(Rows from a 3D modeling dataset)

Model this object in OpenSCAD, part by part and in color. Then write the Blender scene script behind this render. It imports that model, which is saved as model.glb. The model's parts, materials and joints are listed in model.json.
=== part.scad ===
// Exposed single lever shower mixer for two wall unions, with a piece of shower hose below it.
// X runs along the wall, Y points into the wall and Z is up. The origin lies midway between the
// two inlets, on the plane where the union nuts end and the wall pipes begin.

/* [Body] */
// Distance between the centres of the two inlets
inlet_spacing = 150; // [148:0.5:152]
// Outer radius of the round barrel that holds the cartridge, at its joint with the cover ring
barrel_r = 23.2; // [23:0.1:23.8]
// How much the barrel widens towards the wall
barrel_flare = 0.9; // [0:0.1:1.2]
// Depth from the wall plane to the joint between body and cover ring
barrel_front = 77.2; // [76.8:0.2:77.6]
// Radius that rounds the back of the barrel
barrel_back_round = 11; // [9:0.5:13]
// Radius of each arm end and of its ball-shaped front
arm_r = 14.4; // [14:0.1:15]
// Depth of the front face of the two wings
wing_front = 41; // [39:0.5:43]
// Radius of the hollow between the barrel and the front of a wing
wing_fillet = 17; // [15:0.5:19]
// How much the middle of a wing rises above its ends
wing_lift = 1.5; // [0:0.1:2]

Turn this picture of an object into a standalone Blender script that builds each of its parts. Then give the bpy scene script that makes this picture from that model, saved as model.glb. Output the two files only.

Objective: Begin at the top of the records above and quote each line exactly, ending with the line that contains "wall pipes begin.".

Result:
Model this object in OpenSCAD, part by part and in color. Then write the Blender scene script behind this render. It imports that model, which is saved as model.glb. The model's parts, materials and joints are listed in model.json.
=== part.scad ===
// Exposed single lever shower mixer for two wall unions, with a piece of shower hose below it.
// X runs along the wall, Y points into the wall and Z is up. The origin lies midway between the
// two inlets, on the plane where the union nuts end and the wall pipes begin.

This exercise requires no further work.